Being Me…

and discovering that that is quite the roller coaster ride. Wanna come along?


Leave a comment

Strength and Creativity Needed

Well, our daughter is going to be the death of me.  She has, in the past week, tipped over two dressers.  She is fine; the first dresser is not.  We have been using the dressers/wardrobes to keep her out of the windows and away from the blinds/curtains.  I don’t know how much longer we can do that and I have NO idea what we’re going to do after they cease working.

The dressers are now anchored as securely as we could make them in a rental.  I think this will work for a while.  But what next?  I cannot think of any good solutions.  There are window locks that can be installed but are they secure enough for a very determined child?  If we put the window locks in and move the dressers, we will have to take the curtains down or she will rip them down.  And we wouldn’t be able to close the blinds because she will break them.  So then what?  I don’t like the idea of leaving her windows open to the public, not that there is much walking traffic behind our apartment.  We’re in a rental so we can’t tint the window or frost it or anything similar.  I just don’t know.  I’m trying to think ahead but it is frustrating and worrisome.  I can feel my anxiety rising.  Sigh.  Nobody told me just how creative I would have to be to foil my daughter….

On a brighter note, we picked up our son’s glasses today.  They are round and rather cute on him.  At least that is taken care of for a while.  I also met the school psychologist who will be working with him monthly to work on some issues he’s had at school.  She is young but very nice (I’ve noticed that the older I get, the younger others look!).  I think that Alex will be in good hands.  She asked a lot of good questions and we had a good talk.

Advertisements


Leave a comment

Keeping a child awake

Well, keeping a child awake is interesting.  Our 10-year-old was actually moaning by 11 pm.  She was still in a pretty good mood, but definitely liking lights out and ready for sleep.  By 11:30 she had had enough of me and pushed me off of her bed and pointed down the hall!  I gave up shortly thereafter and let her go to sleep.  I hate making her stay awake, making her uncomfortable.

Today was long.  I was tired, she was tired, my husband was tired…pretty much everyone but our son was tired.  She resisted getting up, running back to bed and pointing up to the light to indicate it should be turned off.  After three or four attempts, she finally gave up on going back to bed and started playing.

I found out after I got home that she screamed and cried through the EEG.  I hate that, I HATE it.  I know these things are necessary, and I know they didn’t hurt her, but wow… it is awful knowing your child had to go through such a miserable experience.  At any rate, the test is done; now we just have to wait to find out the results.  I don’t know that the neurologist is really expecting anything specific; S.  just hasn’t had an EEG in quite some time.  I guess we’ll find out.

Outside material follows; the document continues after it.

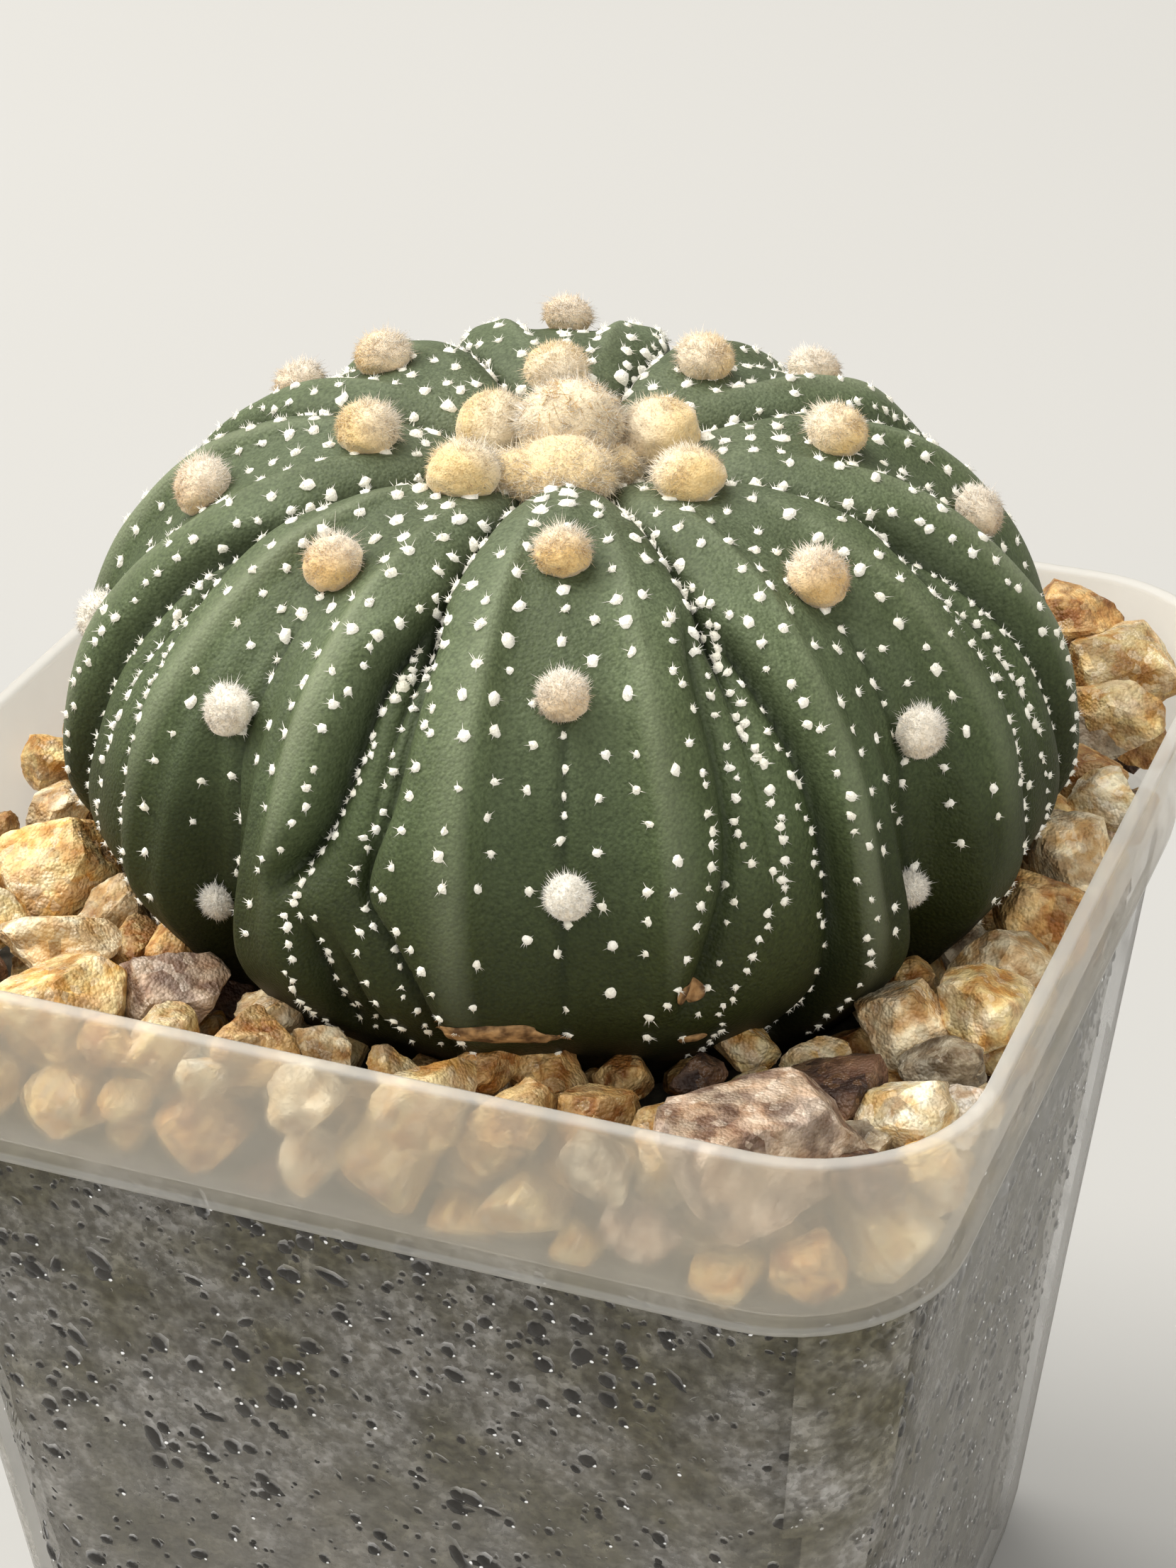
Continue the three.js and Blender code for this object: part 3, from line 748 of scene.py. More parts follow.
# %% Where the tufts sit
# Each tuft is (degrees beside its crest, theta, relative width), in one list for each rib.
TUFTS = [[(-0.2, 34.1, 0.86), (0.7, 50.3, 0.87), (0.8, 69.3, 0.88)],
         [(1.2, 22, 1), (0, 42.2, 1.06), (2.4, 61.3, 0.98), (0, 79, 1)],
         [(6, 14, 1.15), (0.9, 34, 1.05), (1, 53.1, 1.03), (0, 71, 1)],
         [(3.3, 28.7, 0.93), (-3.1, 45.5, 1), (0, 65, 1), (0, 82, 1)],
         [(3.7, 19.2, 0.9), (-0.7, 41, 0.88), (0, 60, 1), (0, 78, 1)],
         [(12, 13.7, 1), (-1, 35.3, 0.98), (3, 48.5, 1), (0, 69, 1)],
         [(1.6, 26.6, 1.02), (-1, 46.6, 1.12), (-4, 69.3, 1.15)],
         [(0.6, 20.6, 1.03), (0, 40.1, 0.97), (-2.2, 58.6, 0.93), (-2.4, 81.2, 1)]]
TUFT_RADIUS = [(10, 2.5), (20, 2.2), (30, 1.95), (45, 1.75), (60, 1.6), (72, 1.4), (82, 1.0)]
TUFT_AGE = [(12, 0.0), (26, 0.24), (40, 0.43), (50, 0.62), (62, 0.88), (72, 1.0)]
seats = []
for rib, places in enumerate(TUFTS):
    for offset, theta, width in places:
        if offset < 0:
            seats.append(((rib - 1) % len(RIBS), PITCH / 2 + offset, theta, width))
        else:
            seats.append((rib, offset - PITCH / 2, theta, width))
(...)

I’m really looking forward to bed tonight.

Coffee can't fix this tired


Leave a comment

Wow what a night!

We had at least one tornado and possibly more touch down near us tonight.  Thankfully, neither was close to us.  The closest one was 2-3 miles away.  I’m truly grateful it was no closer – it destroyed a church, and damaged several nearby houses.    The thunderstorm that followed the hail and the tornado(s) was really severe.  All in all, it was a tense hour or two.

My mother and stepfather returned tonight from Duke University, where they saw a cancer specialist.  They performed a scan of some sort, then went in (non-surgically) to take a look at his tumor.  The news wasn’t good.  They cannot operate on him.  That doesn’t leave many options.  He will go back to his oncologist sometime soon and see what he says, but Dad already said he won’t have more chemo (of course, Mom said that was before he knew they couldn’t operate).  We shall see, but I think his time is limited.